The most useful visitor advice remains straightforward. Use marked routes. Follow signs and barriers. Park only where permitted. Avoid stepping into protected vegetation or loose volcanic terrain outside designated areas. Take litter back down from the mountain. Dress for altitude rather than for the beach. Leave extra time for the drive. Check weather and road information before departure. If travelling with children or older relatives, choose a realistic walking plan rather than trying to pack too much into one stop.

Visitors should also remember that infrastructure improvements are not an invitation to increase pressure on the site. Wider pavements and clearer routes work best when people use them as intended. The purpose is to make the area safer and more resilient, not to turn the national park into an urban attraction. Teide's appeal still depends on restraint: the space, silence, geology and sense of scale that make the mountain feel unlike anywhere else in the Canary Islands.

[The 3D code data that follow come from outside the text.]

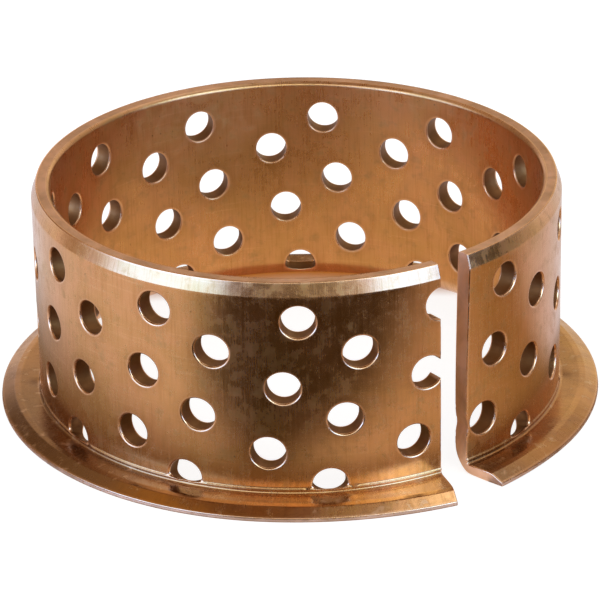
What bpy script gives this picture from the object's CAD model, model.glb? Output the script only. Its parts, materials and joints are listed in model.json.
"""The dressed bushing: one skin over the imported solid, with its bronze, its studio and its camera.

Sizes are millimetres until they are written to a mesh, a lamp or the camera. The skin is laid out
flat, as the strip was before it was rolled: s runs round the ring at the middle of the wall, from
the split's right edge, and t runs from the open end down the wall and out along the flange.
"""

import json
from math import asin, cos, pi, radians, sin, tan

import bpy
import numpy as np
from mathutils import Matrix, Vector
from mathutils.geometry import delaunay_2d_cdt


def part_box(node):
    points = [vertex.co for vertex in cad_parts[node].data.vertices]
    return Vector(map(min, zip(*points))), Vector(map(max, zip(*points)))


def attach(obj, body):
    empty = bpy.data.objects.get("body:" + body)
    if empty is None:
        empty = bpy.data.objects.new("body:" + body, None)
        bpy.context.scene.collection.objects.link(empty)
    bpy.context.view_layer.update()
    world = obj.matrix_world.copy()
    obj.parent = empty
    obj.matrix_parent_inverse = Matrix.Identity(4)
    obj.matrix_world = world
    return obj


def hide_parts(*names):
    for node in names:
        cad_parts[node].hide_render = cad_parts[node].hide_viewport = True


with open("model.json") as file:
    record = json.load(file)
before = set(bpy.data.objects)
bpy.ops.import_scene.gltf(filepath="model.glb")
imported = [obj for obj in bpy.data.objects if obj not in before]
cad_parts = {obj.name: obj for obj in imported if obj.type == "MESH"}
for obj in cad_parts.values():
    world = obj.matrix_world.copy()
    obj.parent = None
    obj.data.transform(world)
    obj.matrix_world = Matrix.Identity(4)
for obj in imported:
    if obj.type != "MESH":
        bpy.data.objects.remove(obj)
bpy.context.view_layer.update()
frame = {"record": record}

MM = 0.001

# One unit of the skin's UV map, in millimetres of the flat strip
UV_UNIT = 100

# From the frame: the bore, the outside, the height and the flange
mounts = {mount["name"]: mount for mount in frame["record"]["mounts"]}
BORE_RADIUS = mounts["bore"]["dims"]["r_mm"]
OUTER_RADIUS = mounts["housing_fit"]["dims"]["r_mm"]
LENGTH = (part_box("bushing")[1][2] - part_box("bushing")[0][2]) / MM
FLANGE_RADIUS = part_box("bushing")[1][0] / MM

# Wall
MID_RADIUS = (BORE_RADIUS + OUTER_RADIUS) / 2
OUTER_CHAMFER_HEIGHT = 1.8
OUTER_CHAMFER_ANGLE = 20
OUTER_CHAMFER_WIDTH = OUTER_CHAMFER_HEIGHT * tan(radians(OUTER_CHAMFER_ANGLE))
INNER_CHAMFER = 0.45

# Foot of the wall and flange
RIDGE_HEIGHT = 1.9
RIDGE_PROUD = 0.13
BEND_CENTRE_RADIUS = OUTER_RADIUS + 1.05
BEND_END_HEIGHT = 0.65
BEND_RADIUS = BEND_CENTRE_RADIUS - BORE_RADIUS

# What ties the bore side to t round the bend: (LENGTH - t, degrees of the bend)
BEND_TURNS = (
    (BEND_RADIUS, 0), (3.3, 4), (2.46, 22), (RIDGE_HEIGHT, 40), (1.3, 61), (BEND_END_HEIGHT, 90),
)
BEND_STEPS = 60

# Corners of the flange's upper side, as (r, z), and the place there that has FLANGE_T
GROOVE = (OUTER_RADIUS + 0.2, 1.35)
CREST = (OUTER_RADIUS + 2.7, 1.43)
BROW = (FLANGE_RADIUS - 1.75, 1.35)
GROOVE_END = (BEND_CENTRE_RADIUS, 1.38)
RIM_HEIGHT = 0.55

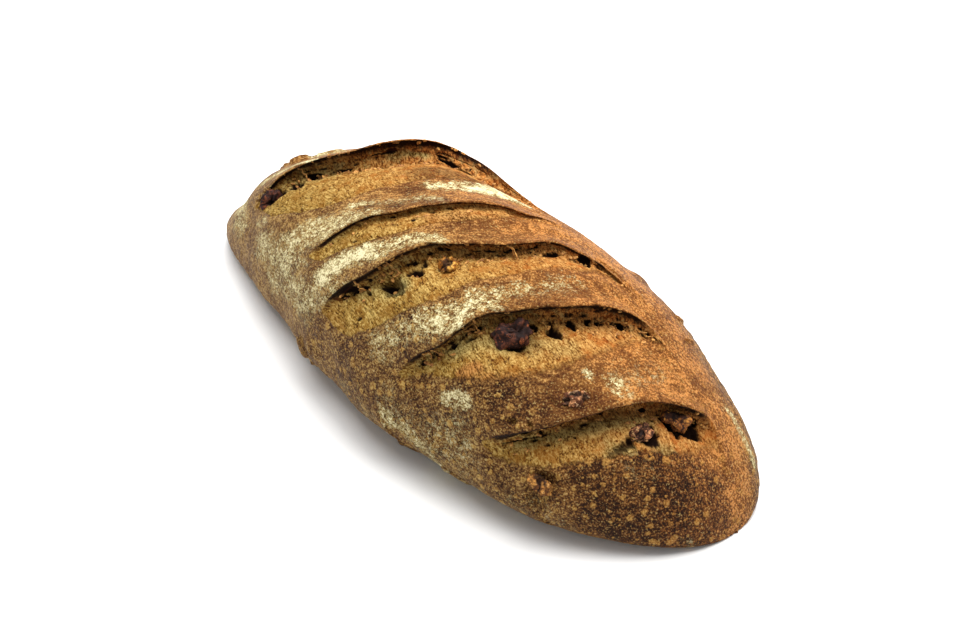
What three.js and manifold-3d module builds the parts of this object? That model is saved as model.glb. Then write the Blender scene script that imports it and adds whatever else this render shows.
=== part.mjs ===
// A rustic hearth loaf with five slanting cuts and pieces of walnut in its torn crumb.
// Millimetres, +Z up. +X runs along the loaf to its near end, and it rests on z = 0.

import * as THREE from 'three';
import { mergeVertices } from 'three/addons/utils/BufferGeometryUtils.js';
import Module from 'manifold-3d';

const wasm = await Module();
wasm.setup();

const { clamp, degToRad, lerp, smoothstep } = THREE.MathUtils;

// Driving sizes of the loaf
const LENGTH = 290;
const WIDTH = 122;
const HEIGHT = 81.6;          // of the dough, without the raised lips
const BEND = 9.6;             // one-sided bow of the loaf's middle line
const SWAY = 8.2;             // s-shaped sway of the middle line
const BELLY = 0.29;           // level of the widest place, as a share of the height
const UNDERCURVE = 1.35;      // how fast the flank turns in below the widest place
const ROUNDNESS = 2.14;       // exponent of the cross-section, 2 is an ellipse
const LAST_SHARE = 0.9999;    // sections are taken up to this share of the half length
const FAR_END = { taper: 1.85, root: 1.38, top: 0.75 };
const NEAR_END = { taper: 2.39, root: 2.22, top: 1.53 };
const FAR_TIP = { begins: 0.3, swing: 20.7, fullness: 0.58 };   // the far tip leans to -Y

// Slow swells of the dough, which keep the outline from being a perfect curve. Each wave has
// a height, its turn in radians per millimetre along X, Y and Z, and a phase.
const SWELLS = [
  { height: 0.45, turns: [0.052, 0.048, 0], phase: 1.7 },
  { height: 0.45, turns: [0.052, -0.048, 0], phase: 0.5 },
  { height: 0.6, turns: [0.11, -0.07, 0], phase: 2 },
  { height: 0.5, turns: [0.05, 0.13, 0.09], phase: 0 },
];
const SWELL_LEVELS = { from: 2, to: 14 };       // the swells fade out towards the base

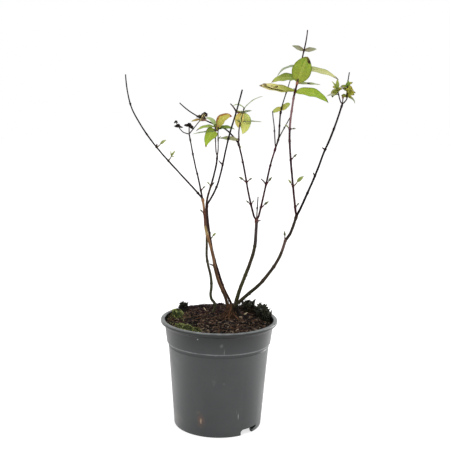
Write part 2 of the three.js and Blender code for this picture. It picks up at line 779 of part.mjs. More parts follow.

For travellers building a Tenerife itinerary, the La Ruleta and Cañada Blanca works are a positive sign. They show that the authorities are investing in the unglamorous but essential details that shape real visitor experience. Better walking space, clearer movement and stronger protection of sensitive areas may not sound as exciting as a new route or hotel opening, but in a landmark such as Teide National Park they matter deeply.

The result should be a more orderly arrival to one of Tenerife's great views, a safer pedestrian environment around a busy stopping point and a stronger link between tourism enjoyment and conservation. For an island that depends on both visitor satisfaction and the protection of its natural identity, that is exactly the kind of infrastructure story worth watching.